There are three main problems with this approach:

  1. There isn't a canonical way to indicate "these are recommended codes for this list of CodeableConcepts".
    • We can specify that an enumerated field should be specified as "a list of codings" (see option FHIR_CODING in pv_formula_options), but I don't think that's exactly the same thing.
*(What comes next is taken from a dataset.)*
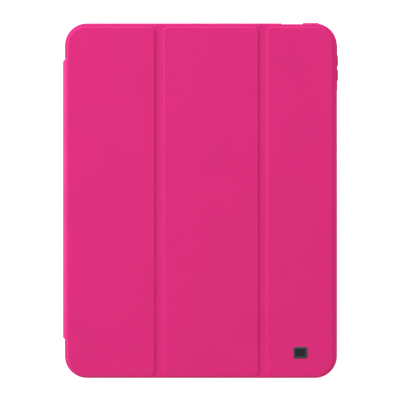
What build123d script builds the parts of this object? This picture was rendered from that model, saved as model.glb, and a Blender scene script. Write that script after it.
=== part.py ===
from build123d import *
from dataclasses import dataclass
from math import cos, radians
import os

# Tri-fold folio case for a tablet, closed and lying on its back. +Z points out of the cover's
# leather face, +Y to the tablet's top edge and +X to the cover's free edge, with the spine at -X.
# The origin is the middle of the back. Millimetres throughout.

# ---------------------------------------------------------------- driving dimensions

# The tablet that the shell holds, and the room round it.
tablet_width = 214.9
tablet_length = 280.6
tablet_thickness = 6.4
tablet_side_room = 0.15
tablet_head_room = 0.2

# Back shell: a moulded tray with an inward lip.
back_thickness = 1.8
side_wall = 2.05
end_wall = 2.45
shell_corner_radius = 17.8
lip_thickness = 0.8
lip_overhang = 1.3
back_edge_radius = 2.0
rim_edge_radius = 0.7

# Cover: leather skin over stiff boards, with a soft lining.
skin_thickness = 0.7
board_thickness = 1.1
lining_thickness = 0.5
cover_gap = 0.3
cover_inset = 0.75
lining_inset = 0.6
panel_1_pitch = 77.7
panel_2_pitch = 83.45
groove_floor = 5.8
pad_corner_radius = 15.0
pad_groove_radius = 4.4
board_inset = 1.4
bevel_left_over = 0.05

# How far the foot of the raised pads stays inside the shell's outline.
pad_margin_top = 2.45
pad_margin_bottom = 1.2
pad_margin_free_edge = 2.8
pad_margin_spine = 1.65

# Spine strip and the flap that holds it to the back.
spine_proud = 1.65
spine_board_thickness = 0.8
spine_gap = 0.4
spine_margin_top = 30.6
spine_margin_bottom = 32.5
spine_head_radius = 5.0
spine_foot_radius = 2.0
spine_rebate_room = 0.5
spine_board_foot = 2.4
flap_reach = 38.0
flap_corner_radius = 6.0
flap_room = 0.3
glue_line = 0.05

# Living hinges: half the gap left in the solids at each crease.
crease_slack = 0.15
crease_spread = 1.7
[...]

If that were to correctly represent a list of CodeableConcepts, however, then I think there is an upcoming LinkML feature that would allow us to indicate that an enumeration is "open", i.e. the included codes are recommended but not required.
    • Instead, we currently use the LinkML values_from field to indicate the enumeration that we recommend a CodeableConcept field should "use values from". It is not clear if this is the intended use of this field.
  2. It is unclear whether this strategy of "concatenating all PVs from all data dictionaries" really is the best strategy to generate recommended PVs at the moment.
  3. Implementing this requires a complex interplay between sheet2linkml and the Terminology Service, which can be summarized as: (1) the Terminology Service needs to read the CRDCH model in LinkML in order to read the mappings from CRDCH fields to node dictionary fields in order to generate lists of PVs, but (2) the CRDCH model in LinkML cannot be fully generated until it can read the enumerations from the Terminology Service. We're currently working past this problem by running sheet2linkml -> terminology server regenerate -> sheet2linkml, but if this strategy is no longer needed, then we can look into alternatives, such as:
    1. Option 1: Get rid of “recommended” values in the CRDCH model entirely -- all users should just query the CCDH Terminology Service for recommended values for CRDCH fields.
    2. Option 2: Move the logic described in step 4 above to the CRDCH generation code -- i.e. rather than querying the CCDH Terminology Service for PVs for “CRDCH:BodySite.site”, query the Terminology Service for PVs for “GDC:Case.primary_site”, “PDC:Case.primary_site”, and so on, and then concatenate the resulting values in some way.

Plan to tackle this:

gaurav commented 2 years ago

Related to #161, since part of the benefit of solving this problem would be to ensure that all mapping values are documented.

joeflack4 commented 2 years ago

Personally, I'm leaning towards option 2. It is less work for me, but it's in line with what I think the terminology service should be doing. I feel like it should be as dumb as possible, serving up things that have been pre-calculated. I feel like the better design is to reduce bidirectional dependencies, so to speak, which I think is the case right now.